The new field of computational medicine is making some impressive advances in producing computer models of individual patients’ organs. IEEE Spectrum has the story on a team at John Hopkins University who have been perfecting their virtual heart model to contribute to a new level of personalized health care:
Biomedical engineers have learned how to use numerical models to generate increasingly sophisticated “virtual organs” over the past decade, and rapid developments in cardiac simulation have made the virtual heart the most complete model of all. It’s a complex replica, as it must mimic the heart’s workings at the molecular scale, through the cellular scale, and up to the level of the whole organ, where muscle tissue expands and contracts with every heartbeat. What’s more, the modeling at these different scales must be tightly integrated to accurately render the constant feedback interactions that govern the functions of the heart.
Such models have already proved their value for basic cardiac research, allowing scientists to plug in experimental data and study what goes on in both normal and diseased hearts.

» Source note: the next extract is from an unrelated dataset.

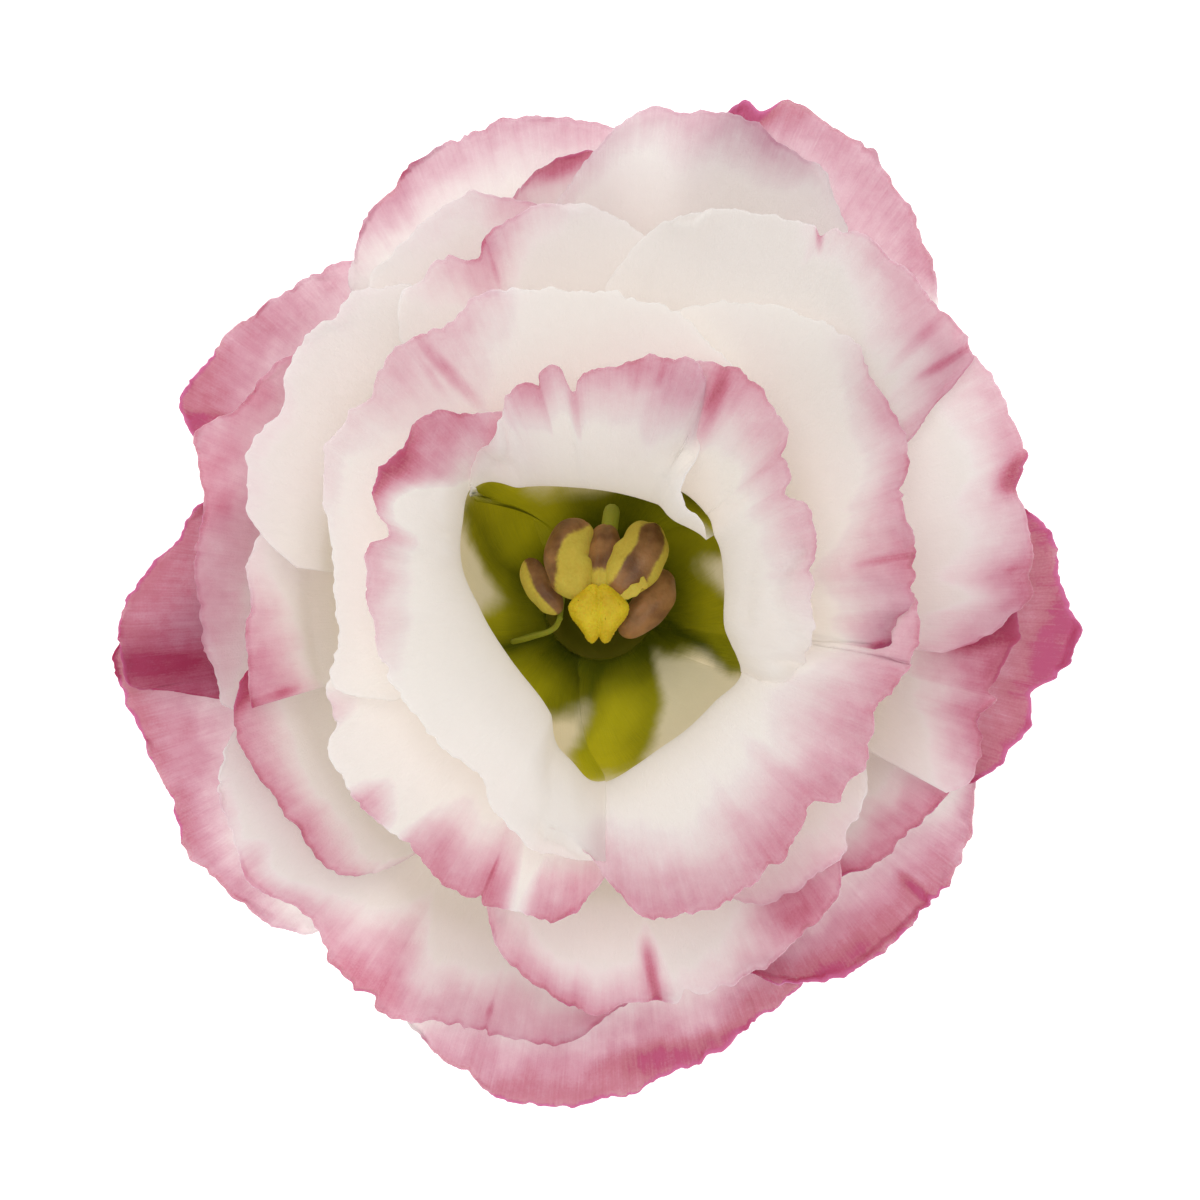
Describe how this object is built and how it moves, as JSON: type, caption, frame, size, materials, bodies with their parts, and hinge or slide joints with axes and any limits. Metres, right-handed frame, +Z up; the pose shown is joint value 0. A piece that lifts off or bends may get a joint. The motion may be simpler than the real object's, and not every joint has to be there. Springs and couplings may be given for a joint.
{
  "type": "lisianthus flower",
  "caption": "Double lisianthus bloom with ruffled, pink-edged white petals round a green throat, cut under its calyx and lying face up.",
  "frame": {"origin": "middle of the cut face of the stem, on the surface that the bloom rests on", "axes": "+Z up, out of the face of the bloom; +Y towards the top of the picture, +X towards its right"},
  "size_m": [0.0724, 0.0758, 0.0421],
  "materials": {
    "petal": "cream-white petal with a lilac-pink edge, matt and softly translucent",
    "petal_throat": "cream-white petal, yellow-green low in the throat, with a broad pink edge",
    "petal_outer": "outermost petal, pink with dark rose veins and edge",
    "calyx": "green, matt and slightly waxy",
    "stamen": "pale filament, brown anther with yellow pollen",
    "pistil": "green ovary and style, velvety yellow stigma"
  },
  "bodies": {
    "root": {"petal_1_top": "petal_throat", "petal_1_right": "petal_throat", "petal_1_left": "petal_throat", "petal_1_bottom": "petal_throat", "petal_2_left": "petal", "petal_2_right": "petal", "petal_2_low_left": "petal", "petal_3_top_right": "petal", "petal_3_top_left": "petal", "petal_3_behind_top_left": "petal", "petal_3_upper_left": "petal", "petal_3_left": "petal", "petal_3_lower_left": "petal", "petal_3_bottom_left": "petal", "petal_3_bottom": "petal", "petal_3_low_right_small": "petal", "petal_3_low_right": "petal", "petal_3_right_lower": "petal", "petal_3_right_upper": "petal", "petal_4_left_strip": "petal", "petal_4_behind_top": "petal", "petal_5_top": "petal_outer", "petal_5_top_right": "petal_outer", "petal_5_top_left": "petal_outer", "petal_5_upper_left": "petal_outer", "petal_5_left": "petal_outer", "petal_5_lower_left": "petal_outer", "petal_5_bottom": "petal_outer", "petal_5_low_right": "petal_outer", "petal_5_right": "petal_outer", "calyx": "calyx", "stamen_1": "stamen", "stamen_2": "stamen", "stamen_3": "stamen", "stamen_4": "stamen", "stamen_5": "stamen", "pistil": "pistil"}
  },
  "joints": []
}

Now, virtual hearts are poised to deliver breakthroughs at the bedside.
Starting with a patient’s MRI scans, specialists in computational cardiology can create a personalized model of the patient’s heart to study his or her unique ailment. Doctors can then poke and prod the computerized organ in ways that simply aren’t possible with a flesh-and-blood heart. With these models at their disposal, cardiologists should be able to improve therapies, minimize the invasiveness of diagnostic procedures, and reduce health-care costs.